How Netflix encourages Italians to remember their unfairly forgotten great fellow-countrymen (and countrywomen).

Recently, the TV series Lidia Poet’s Law was released on Netflix. The series became super-popular thanks to the unbeatable choice of the main character: this time it is about an artistic interpretation of the biographical story of the first female lawyer of united Italy. The popularity of the series was due to the exquisite beauty of the actress who played the lead role (Matilda de Angelis), the intelligent choice of black-browed handsome men (Edoardo Scarpetta, Dario Aita, Gianmarco Saurino) to play her crushes in her legal career and personal life (which seem inseparable), as well as the generous presence of nudity.

Anyway, the series with a fairly standard set of storylines – biography of a great man (well, in our case – of a great woman), love triangle, teen drama, explicit scenes – can be called enlightening, if only because Lidia Poet’s name became known to a wide range of viewers. And this series was released not somewhere where ‘system-forming’ TV-serials for millennials were usually released, for example on Rai 1 – an Italian free-to-air television channel owned and operated by state-owned public broadcaster RAI – but on Netflix.

Is Netflix becoming the substitute for all public television made in Italy in the streaming world for Italian viewers?

It appears to be so.

(The Lidia Poet Law series also reminded us how bad things were about respecting the female figure even in a developed European place like Turin in the late nineteenth century, but that’s trivia.)

Italy-first-female-lawyer-Lidia-Poet
Italy’s first female lawyer Lidia Poet.

Lidia Poet was one of the first women in Italy to obtain a law degree, having obtained her cum laude diploma in Turin in 1881. She was famous above all for her tenacity in defending for many years her right not only to obtain a higher education but also to apply it to her life, namely the right to practise as a lawyer on an equal footing with men.

She was the first, but not the only woman to aspire to practice law.  The number of such graduates was growing, and the individual case was turning into a real movement.

After receiving her diploma, Lidia practised as a lawyer for two years, which was necessary to pass the examination to become an attorney. Having passed the examination, of course successfully, Ms Poet immediately requested that her name be entered in the register of Turin attorneys.

In 1883, the Council of the Bar of Turin voted on the decision to include Lidia Poet, a woman, in the register of lawyers: 8 votes in favour, 4 against.

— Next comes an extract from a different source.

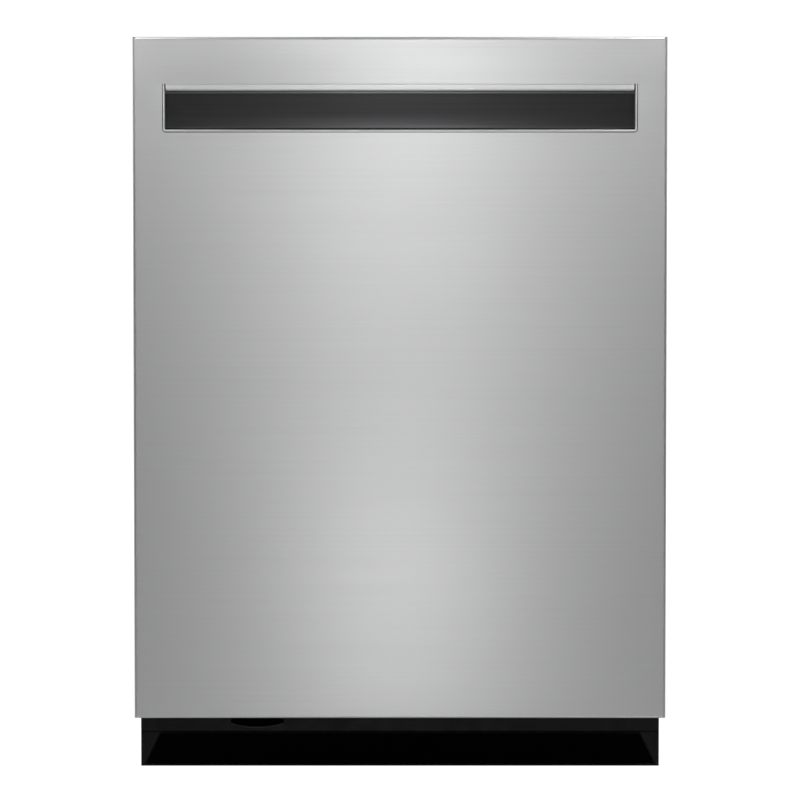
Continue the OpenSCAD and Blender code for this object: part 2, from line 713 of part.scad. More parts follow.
// Claw, let down clear of the strike; turned up, its tip stands behind it
module latch_claw() color("gainsboro") difference() {
    z = tub_top - 22.5;
    along_x([-4, 4]) polygon(concat(arc(latch_pin, 5, 60, 235, 8),
        [[-258, z - 4], [-234, z - 4], [-234, z + 5], [-238, z + 5], [-238, z], [-256, z], [-262, z + 5]]));
    rod_along_x([-5, 5], latch_pin[0], latch_pin[1], 2.06);
}

module dispenser() color("gray") difference() {
    union() {
        along_y([liner_y, liner_y + 3.6]) polygon(rounded([disp_x[0], disp_z[0]], [disp_x[1], disp_z[1]],
                10));
        block([disp_x[0] + 2.4, disp_x[1] - 2.4], [liner_y - 29, liner_y + 0.5], [disp_z[0] + 2.4,
                disp_z[1] - 2.4]);
    }
    along_y([liner_y - 25, liner_y + 4]) polygon(rounded([cup_x[0], cup_z[0]], [cup_x[1], cup_z[1]], 14));
    rod_along_y(cap_c[0], [liner_y - 25, liner_y + 4], cap_c[1], 12);
}

module detergent_lid() color("silver") {
    y = liner_y + 3.9;
    along_y([y, y + 2.4]) polygon(rounded([cup_x[0] - 4, cup_z[0] - 4], [cup_x[1] + 4, cup_z[1] + 4], 12));
    along_y([y + 2, y + 6]) polygon(rounded([cup_x[1] - 14, cup_z[0] + 14], [cup_x[1] - 6, cup_z[1] - 14],
            3));
}

module rinse_cap() color("gainsboro") {
    rod_along_y(cap_c[0], [liner_y + 3.9, liner_y + 7], cap_c[1], 19);
    rod_along_y(cap_c[0], [liner_y - 12, liner_y + 5], cap_c[1], 11);
    block([cap_c[0] - 14, cap_c[0] + 14], [liner_y + 6, liner_y + 12], [cap_c[1] - 3, cap_c[1] + 3]);
}

module vent_grille() color("dimgray") difference() {
    union() {
        rod_along_y(vent_c[0], [liner_y, liner_y + 4], vent_c[1], 38);
        rod_along_y(vent_c[0], [liner_y - 20, liner_y + 1], vent_c[1], 31);
    }
    rod_along_y(vent_c[0], [liner_y - 21, liner_y - 2], vent_c[1], 28);
    for (i = [-3:3]) let (h = sqrt(30 * 30 - (8 * i) * (8 * i)) - 4)
        block([vent_c[0] - h, vent_c[0] + h], [liner_y - 3, liner_y + 5], [vent_c[1] + 8 * i - 2,
                vent_c[1] + 8 * i + 2]);
}

// Plates inside the door's sides, with the lever and the balance pin behind the hinge pin
module hinge_arms() color("lightsteelblue") both_sides() {
    difference() {
        along_x([arm_x, arm_x + arm_plate]) polygon(concat(
            arc([pivot_y, pivot_z], 11, 190, 315, 8), arc(lever_pin, 7, -45, 135, 8),
            [[-262, 168], [-262, 320], [-300, 320], [-300, 150]]));
        rod_along_x([arm_x - 1, arm_x + arm_plate + 1], pivot_y, pivot_z, pin_r + 0.06);
    }
    rod_along_x([arm_x + arm_plate - 1, arm_x + arm_plate + 5], lever_pin[0], lever_pin[1], 3);
    block([arm_x + arm_plate, liner_x - 1], [-300, -264], [300, 303]);
    block([arm_x + arm_plate, liner_x - 1], [-300, -264], [190, 193]);
}

module bottom_seal() color("dimgray") along_x([-248, 248])
    polygon([[liner_y, 134.5], [liner_y + 2, 134.5], [liner_y + 9, 139], [liner_y + 9, 141], [liner_y + 2,
            140],
        [liner_y, 143]]);

// ---- Racks ----

// Points evenly spaced from a to b, with n gaps
function spaced(a, b, n) = [for (i = [0:n]) a + (b - a) * i / n];

// Open basket of wires: floor grid, four walls on the same spacing, rails at the rim and half way.
// Every wire is a straight solid, a hair clear of the ones it crosses.
module rack_basket(x, y, z, rim, nx, ny) {
    end = wire_r + 0.2;
    rail = wire_r + 0.4;
    for (px = spaced(-x + 5, x - 5, nx)) {
        wire([px, y[0] + end, z], [px, y[1] - end, z]);
        for (py = y) wire([px, py, z - wire_r], [px, py, rim - rail - 0.1]);
    }
    for (py = spaced(y[0] + 8, y[1] - 8, ny)) {
        wire([-x + end, py, z + wire_step], [x - end, py, z + wire_step]);
        for (px = [-x, x]) wire([px, py, z + wire_r], [px, py, rim - rail - 0.1]);
    }
    mid = (z + rim) / 2;
    in = 2 * wire_r + 0.6;
    for (py = y) wire([-x - 2, py, rim], [x + 2, py, rim], 2 * rail);
    for (px = [-x, x]) wire([px, y[0] + rail + 0.2, rim], [px, y[1] - rail - 0.2, rim], 2 * rail);
    for (py = [y[0] + in, y[1] - in]) wire([-x + in, py, mid], [x - in, py, mid]);
    for (px = [-x + in, x - in]) wire([px, y[0] + in + end, mid], [px, y[1] - in - end, mid]);
}

// A row of tines standing on a base wire
module tine_row(xs, y, z, h, lean = 0) {
    wire([xs[0] - 8, y, z], [xs[len(xs) - 1] + 8, y, z]);
    for (x = xs) wire([x, y, z + wire_r + 0.3], [x, y + lean, z + h], tine_d);
}

module lower_rack() color("slategray") {
    rack_basket(rack_x - 4, [rack_y0, rack_y1], low_z, low_rim, 12, rack_rows);
    for (i = [0:7]) tine_row(low_tine_x, row_y(i + 0.5), low_z + wire_step, 80, -6);
    tine_row(low_tine_x, row_y(rack_rows - 0.5), low_z + wire_step, 80, -6);
    // Pivot clips of the folding row
    difference() {
        for (x = [low_tine_x[0] - 5, low_tine_x[8] + 5])
            block([x - 3, x + 3], [fold_y - 5, fold_y + 5], [low_z + 2.2, fold_z + 5]);
        rod_along_x([-260, 260], fold_y, fold_z, 2.5);
    }
    // Axle carriers with their stub axles
    both_sides() for (y = wheel_y) {
        block([rack_x - 1.8, rack_x + 1], [y - 20, y + 20], [low_z - 1, low_z + 12]);
        block([rack_x - 1.8, rack_x + 1], [y - 8, y + 8], [wheel_z - 8, low_z]);
        rod_along_x([rack_x, rack_x + 15], y, wheel_z, 4);
        rod_along_x([rack_x + 14.6, rack_x + 16.6], y, wheel_z, 7);
    }
}

module lower_tines() color("slategray") tine_row(low_tine_x, fold_y, fold_z, 68);

module wheel(y) difference() {
    union() {
        rod_along_x([rack_x + 4, rack_x + 12], y, wheel_z, wheel_r);
        rod_along_x([rack_x + 1.6, rack_x + 14], y, wheel_z, 8);
    }
    rod_along_x([rack_x + 1, rack_x + 19], y, wheel_z, 4.06);
    for (a = [0:60:300]) translate([0, y, wheel_z]) rotate([a, 0, 0])
        rod_along_x([rack_x + 3, rack_x + 13], 13, 0, 3);
}

module silverware_basket() color("gray") {
    z0 = low_z + 7;
    z1 = low_z + 120;
    wall = 2;
    x = basket_x;
    y = basket_y;
    cell = (y[1] - y[0] - wall) / 3;
    difference() {
        block(x, y, [z0, z1]);
        for (i = [0:2]) let (a = y[0] + wall + i * cell)
            block([x[0] + wall, x[1] - wall], [a, a + cell - wall], [z0 + wall, z1 + 1]);
        for (z = [z0 + 10:20:z1 - 20], i = [0:2], k = [0:6]) let (a = y[0] + i * cell + 7 + 18.4 * k)
            block([x[0] - 1, x[1] + 1], [a, a + 12], [z, z + 14]);
    }
    // Carry handle on the two inner walls
    mid = (x[0] + x[1]) / 2;
    for (i = [1, 2]) block([mid - 4, mid + 4], [y[0] + i * cell - 3, y[0] + i * cell + 5], [z1 - 4, z1 + 22]);
    block([mid - 5, mid + 5], [y[0] + cell - 3, y[0] + 2 * cell + 5], [z1 + 20, z1 + 27]);
}

module upper_rack() color("slategray") {
    rack_basket(rack_x - 4, [rack_y0, rack_y1 - 6], up_z, up_rim, 12, rack_rows);
    for (x = [-120, 0, 120]) translate([x, 0, 0]) rotate([0, 0, 90])
        tine_row(spaced(-190, 190, 9), 0, up_z + 2 * wire_step, 60, 10);
    // Inner rails of the slides, on three hangers a side
    both_sides() {
        block([265, 273.4], [rack_y0, rack_y1 - 6], [565, 587]);
        for (y = [-186, 0, 186]) {
            block([rack_x - 1.8, rack_x], [y - 12, y + 12], [(up_z + up_rim) / 2 - 2, 578]);
            block([rack_x - 1, 266], [y - 12, y + 12], [574, 578]);
        }
    }
    // Pivot clips of the cup shelf
    difference() {
        for (y = shelf_clip_y) block([-rack_x + 6.2, shelf_x + 4], [y - 3, y + 3], [shelf_z - 5,
                shelf_z + 5]);
        rod_along_y(shelf_x, [-200, 200], shelf_z, 2.5);
    }
    // Manifold that docks with the riser and carries the upper spray arm
    rod_along_y(0, [sump_c[1], 249.5], manifold_z, 6.4);
    for (y = [60, 200]) block([-8, 8], [y - 5, y + 5], [manifold_z + 3, up_z - wire_r - 0.1]);
    rod_along_z(0, sump_c[1], [upper_arm_z - 6, manifold_z], 11);
    rod_along_z(0, sump_c[1], [upper_arm_z - 9, upper_arm_z - 4.5], 17);
}

module cup_shelf() color("slategray") {
    wire([shelf_x, shelf_clip_y[0] - 8, shelf_z], [shelf_x, shelf_clip_y[1] + 8, shelf_z]);
    wire([shelf_x + 105, -146, shelf_z], [shelf_x + 105, 146, shelf_z]);
    for (y = spaced(-142, 142, 9)) wire([shelf_x - 1, y, shelf_z + 4], [shelf_x + 106, y, shelf_z + 4], 3.4);
}

// ---- Nodes ----

tub();
front_frame();
door_gasket();
sound_blanket();
base_frame();
base_pan();
sump();
circulation_pump();
drain_pump();
inlet_valve();
junction_box();
heating_element();
feed_tube();
fill_funnel();
filter_screen();
hinge_brackets();
access_panel();
toe_panel();
mounting_brackets();
fixed_rails();
internal_hoses();
balance_springs();
leg(-leg_x, leg_y[0]);  // leg_front_left
leg(leg_x, leg_y[0]);  // leg_front_right
leg(-leg_x, leg_y[1]);  // leg_rear_left
leg(leg_x, leg_y[1]);  // leg_rear_right
float_cap();
filter_cup();
lower_spray_arm();
balance_rods();
door_panel();
handle_pocket();
inner_liner();
door_insulation();
console();
control_board();
status_lens();
latch_housing();
dispenser();
vent_grille();
hinge_arms();
door_screws();
bottom_seal();
latch_claw();
detergent_lid();
rinse_cap();
button(button_x[0]);  // button_power
button(button_x[1]);  // button_cycle
button(button_x[2]);  // button_options
button(button_x[3]);  // button_delay
button(button_x[4]);  // button_start
lower_rack();
lower_tines();
silverware_basket();
color("gray") both_sides() wheel(wheel_y[0]);  // front_wheels
color("gray") both_sides() wheel(wheel_y[1]);  // rear_wheels
upper_rack();
cup_shelf();
mid_rails();
upper_spray_arm();
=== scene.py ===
import json
import math

import bmesh
import bpy
from mathutils import Matrix, Vector


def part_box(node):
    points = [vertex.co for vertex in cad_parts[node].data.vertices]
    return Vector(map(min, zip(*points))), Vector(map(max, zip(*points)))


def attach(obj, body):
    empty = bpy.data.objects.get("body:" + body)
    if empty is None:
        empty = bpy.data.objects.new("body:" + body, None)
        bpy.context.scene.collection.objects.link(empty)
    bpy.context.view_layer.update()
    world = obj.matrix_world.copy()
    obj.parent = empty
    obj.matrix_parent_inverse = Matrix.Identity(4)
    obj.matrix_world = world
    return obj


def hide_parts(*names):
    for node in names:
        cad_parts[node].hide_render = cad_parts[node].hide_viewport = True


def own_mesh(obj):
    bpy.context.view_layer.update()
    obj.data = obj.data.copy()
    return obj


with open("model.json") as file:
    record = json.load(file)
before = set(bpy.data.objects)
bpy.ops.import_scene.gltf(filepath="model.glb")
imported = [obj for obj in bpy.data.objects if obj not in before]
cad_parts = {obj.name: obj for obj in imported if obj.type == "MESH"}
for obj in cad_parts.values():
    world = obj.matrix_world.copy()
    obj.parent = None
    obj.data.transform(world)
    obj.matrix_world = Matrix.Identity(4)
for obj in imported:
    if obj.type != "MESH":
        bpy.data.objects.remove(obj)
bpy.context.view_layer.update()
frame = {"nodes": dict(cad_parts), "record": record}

nodes = frame["nodes"]
scene = bpy.context.scene
MM = 0.001

# Leading dimensions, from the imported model
P_LO, P_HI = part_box("door_panel")
FRONT = P_LO[1]
DOOR_X = P_HI[0]
DOOR_Z0, DOOR_Z1 = P_LO[2], P_HI[2]
POCKET_X = 0.2695
POCKET_Z1 = DOOR_Z1 - 0.0533
POCKET_Z0 = POCKET_Z1 - 0.055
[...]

Although the law did not forbid access to women, Lidia was opposed and denied access.

Here are some excerpts from the ruling of the Turin Court of Appeal of 11 November 1883 explaining why a woman cannot be a practising attorney:

‘It seems clear that the practice of law has always been and is an occupation which only men can perform and in which women must not interfere.’

Some more excerpts:

“It would be embarrassing (shameful) and ugly to see how women descend to forensic examinations, how they get agitated amidst the noise and clamour of the proceedings, how they get heated up during discussions that often go beyond the bounds of what is allowed <…> how they are expertly forced to discuss topics that the rules of decent society forbid to be discussed in the presence of decent women. <…> not to mention the oddity of seeing a lawyer’s toga over the strange and oddball female garb that fashion often dictates that women wear, as well as their equally odd hairstyles”.

“Can it really be called progress and victory to become men’s rivals, to be in confusion among men, to become their equals instead of their companions, as the providence of women intended?”

To put it mildly, such passages are not conducive to cheerfulness of mind. Perhaps that is why the figure of Lidia Poet was so odious in her time: by her very existence she challenged the conventions of the era, and most importantly, the male stance, the very philosophy of men of the time. It is not easy to recognize that the right to realize one’s vocation to scientific, literary and any other intellectual activity does not belong to the ‘privileged stratum of the population’ called ‘men’.

What really revolutionary thing did she do in our opinion?  She didn’t marry or have children. Haha, you’ll say, there are thousands of career women nowadays. Yes, but even in our ultra-modern, progressive, all-forgiving and all-accepting society, such women are looked upon with pity and misunderstanding, especially in some countries (Hello post-Soviet space, Latin America, Oceania… and counting). And in the context of then still very patriarchal Italy, not getting married is quite a heroic act, don’t you think? Like in the song the Russian band Chizh & Co (Russian: Чиж & Co):

“She didn’t marry a lame Jew,

She didn’t marry a grey-haired Arab”.